● **DO THIS**: Beginning with the very first line, please reproduce the entries exactly through the line containing "# The origin".
:::
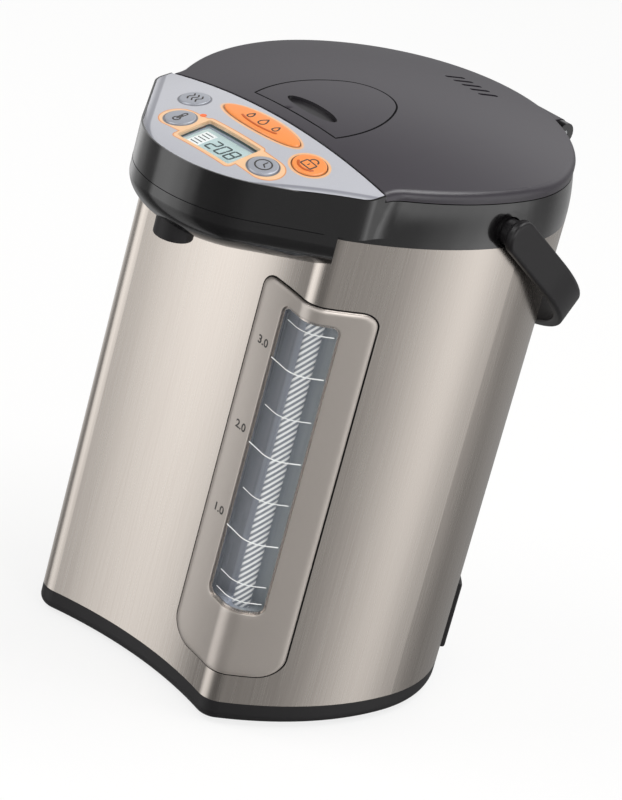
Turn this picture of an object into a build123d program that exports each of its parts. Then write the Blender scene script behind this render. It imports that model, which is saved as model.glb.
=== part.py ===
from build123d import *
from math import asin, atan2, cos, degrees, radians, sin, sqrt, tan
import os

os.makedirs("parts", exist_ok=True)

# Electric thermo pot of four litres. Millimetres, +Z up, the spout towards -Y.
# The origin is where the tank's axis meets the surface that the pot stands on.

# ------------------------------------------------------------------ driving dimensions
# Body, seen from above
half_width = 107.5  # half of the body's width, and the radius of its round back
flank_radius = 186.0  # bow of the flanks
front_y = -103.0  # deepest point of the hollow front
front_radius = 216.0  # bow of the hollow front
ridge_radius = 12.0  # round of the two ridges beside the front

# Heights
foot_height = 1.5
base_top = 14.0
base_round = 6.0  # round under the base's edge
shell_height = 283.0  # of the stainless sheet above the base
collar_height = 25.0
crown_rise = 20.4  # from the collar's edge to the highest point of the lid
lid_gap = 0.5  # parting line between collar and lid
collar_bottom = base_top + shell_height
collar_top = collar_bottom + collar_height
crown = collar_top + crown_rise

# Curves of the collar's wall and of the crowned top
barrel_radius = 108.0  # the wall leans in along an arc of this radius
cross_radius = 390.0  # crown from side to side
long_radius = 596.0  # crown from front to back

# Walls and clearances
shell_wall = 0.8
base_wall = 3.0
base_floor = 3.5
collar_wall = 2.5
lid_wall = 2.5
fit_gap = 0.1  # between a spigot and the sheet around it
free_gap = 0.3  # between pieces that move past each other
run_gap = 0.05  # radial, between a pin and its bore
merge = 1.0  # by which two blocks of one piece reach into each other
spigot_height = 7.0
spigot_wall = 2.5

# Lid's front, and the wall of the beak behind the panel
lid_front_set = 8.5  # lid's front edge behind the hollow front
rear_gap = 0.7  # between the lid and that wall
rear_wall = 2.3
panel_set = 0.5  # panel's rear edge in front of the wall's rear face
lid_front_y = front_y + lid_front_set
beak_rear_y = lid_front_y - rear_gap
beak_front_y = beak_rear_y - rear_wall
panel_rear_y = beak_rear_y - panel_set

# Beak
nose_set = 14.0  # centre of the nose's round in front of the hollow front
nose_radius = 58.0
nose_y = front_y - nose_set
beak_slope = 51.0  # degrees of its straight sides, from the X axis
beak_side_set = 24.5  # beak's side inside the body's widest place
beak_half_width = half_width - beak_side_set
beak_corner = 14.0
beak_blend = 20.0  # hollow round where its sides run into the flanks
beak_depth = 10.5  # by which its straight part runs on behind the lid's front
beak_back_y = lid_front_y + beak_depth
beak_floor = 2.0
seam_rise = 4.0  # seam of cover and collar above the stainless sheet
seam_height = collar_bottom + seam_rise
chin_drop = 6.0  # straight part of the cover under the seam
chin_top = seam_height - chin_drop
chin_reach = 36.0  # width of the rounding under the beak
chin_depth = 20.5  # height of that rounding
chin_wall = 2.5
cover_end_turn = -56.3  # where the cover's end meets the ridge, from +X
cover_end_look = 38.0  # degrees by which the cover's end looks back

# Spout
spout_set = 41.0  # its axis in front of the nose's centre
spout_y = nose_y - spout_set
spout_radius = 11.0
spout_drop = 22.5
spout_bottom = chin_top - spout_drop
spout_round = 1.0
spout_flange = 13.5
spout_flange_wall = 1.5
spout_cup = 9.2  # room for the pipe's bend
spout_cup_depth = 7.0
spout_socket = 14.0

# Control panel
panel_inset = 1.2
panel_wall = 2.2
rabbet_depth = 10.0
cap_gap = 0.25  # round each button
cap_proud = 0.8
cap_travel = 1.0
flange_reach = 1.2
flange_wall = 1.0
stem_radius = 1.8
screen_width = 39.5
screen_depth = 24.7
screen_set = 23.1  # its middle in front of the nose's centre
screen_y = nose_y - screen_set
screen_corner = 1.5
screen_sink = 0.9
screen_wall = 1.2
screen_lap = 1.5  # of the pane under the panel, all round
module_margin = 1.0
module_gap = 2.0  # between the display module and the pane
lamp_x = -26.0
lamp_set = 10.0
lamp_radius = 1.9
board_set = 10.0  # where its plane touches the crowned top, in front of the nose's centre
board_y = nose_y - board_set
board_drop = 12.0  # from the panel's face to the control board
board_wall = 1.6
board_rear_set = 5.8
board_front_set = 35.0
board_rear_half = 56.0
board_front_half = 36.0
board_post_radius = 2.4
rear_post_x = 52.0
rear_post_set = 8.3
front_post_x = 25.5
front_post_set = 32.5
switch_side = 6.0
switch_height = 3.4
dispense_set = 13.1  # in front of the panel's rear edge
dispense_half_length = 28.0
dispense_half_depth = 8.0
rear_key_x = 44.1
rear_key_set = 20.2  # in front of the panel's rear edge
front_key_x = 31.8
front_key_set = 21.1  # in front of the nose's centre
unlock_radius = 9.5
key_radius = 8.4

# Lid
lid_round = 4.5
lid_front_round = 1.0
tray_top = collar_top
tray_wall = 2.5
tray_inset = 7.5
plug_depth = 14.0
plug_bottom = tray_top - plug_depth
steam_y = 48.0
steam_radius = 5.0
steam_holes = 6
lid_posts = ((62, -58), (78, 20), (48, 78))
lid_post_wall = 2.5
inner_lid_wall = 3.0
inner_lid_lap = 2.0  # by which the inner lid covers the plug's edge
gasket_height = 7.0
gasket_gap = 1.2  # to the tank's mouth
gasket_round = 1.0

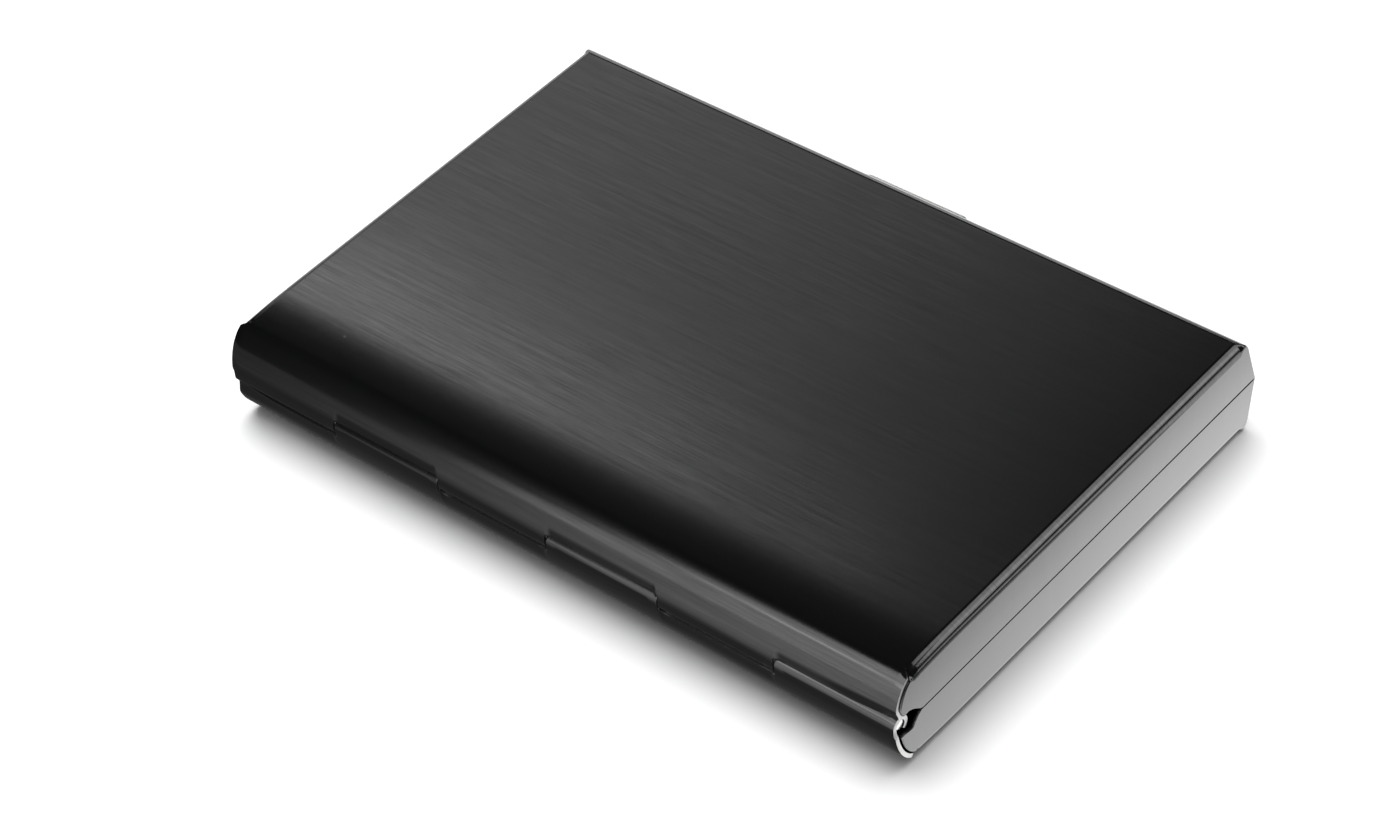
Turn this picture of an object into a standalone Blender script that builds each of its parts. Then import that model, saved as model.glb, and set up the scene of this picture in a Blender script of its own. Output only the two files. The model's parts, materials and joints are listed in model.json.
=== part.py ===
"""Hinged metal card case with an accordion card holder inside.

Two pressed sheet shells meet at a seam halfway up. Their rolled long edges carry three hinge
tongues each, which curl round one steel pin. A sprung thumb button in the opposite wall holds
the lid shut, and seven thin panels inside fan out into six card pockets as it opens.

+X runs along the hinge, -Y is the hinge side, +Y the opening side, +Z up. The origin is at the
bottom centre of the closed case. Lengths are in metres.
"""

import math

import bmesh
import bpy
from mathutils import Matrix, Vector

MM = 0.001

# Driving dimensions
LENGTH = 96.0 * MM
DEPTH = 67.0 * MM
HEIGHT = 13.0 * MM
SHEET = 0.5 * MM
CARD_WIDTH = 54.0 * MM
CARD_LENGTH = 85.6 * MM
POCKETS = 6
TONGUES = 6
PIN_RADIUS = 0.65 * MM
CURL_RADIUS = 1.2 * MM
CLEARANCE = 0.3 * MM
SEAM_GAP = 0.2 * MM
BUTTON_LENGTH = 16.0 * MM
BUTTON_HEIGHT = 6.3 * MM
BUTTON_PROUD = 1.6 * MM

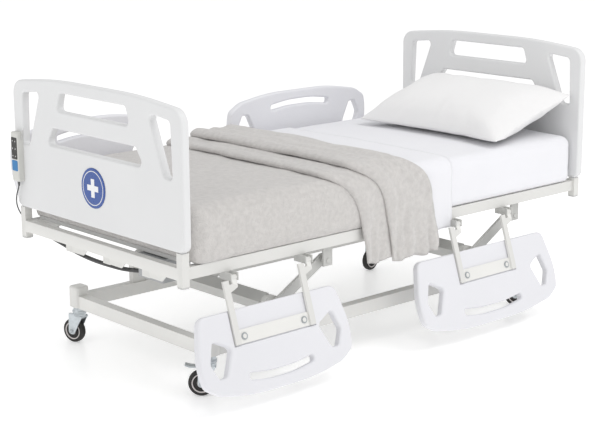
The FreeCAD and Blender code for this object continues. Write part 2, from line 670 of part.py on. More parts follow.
:::
● **WRITTEN RESPONSE**:
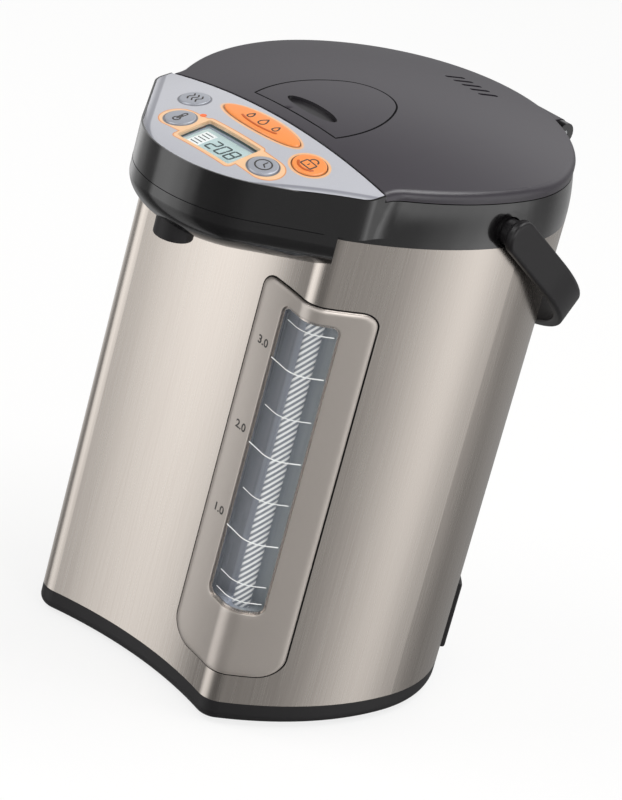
Turn this picture of an object into a build123d program that exports each of its parts. Then write the Blender scene script behind this render. It imports that model, which is saved as model.glb.
=== part.py ===
from build123d import *
from math import asin, atan2, cos, degrees, radians, sin, sqrt, tan
import os

os.makedirs("parts", exist_ok=True)

# Electric thermo pot of four litres. Millimetres, +Z up, the spout towards -Y.
# The origin is where the tank's axis meets the surface that the pot stands on.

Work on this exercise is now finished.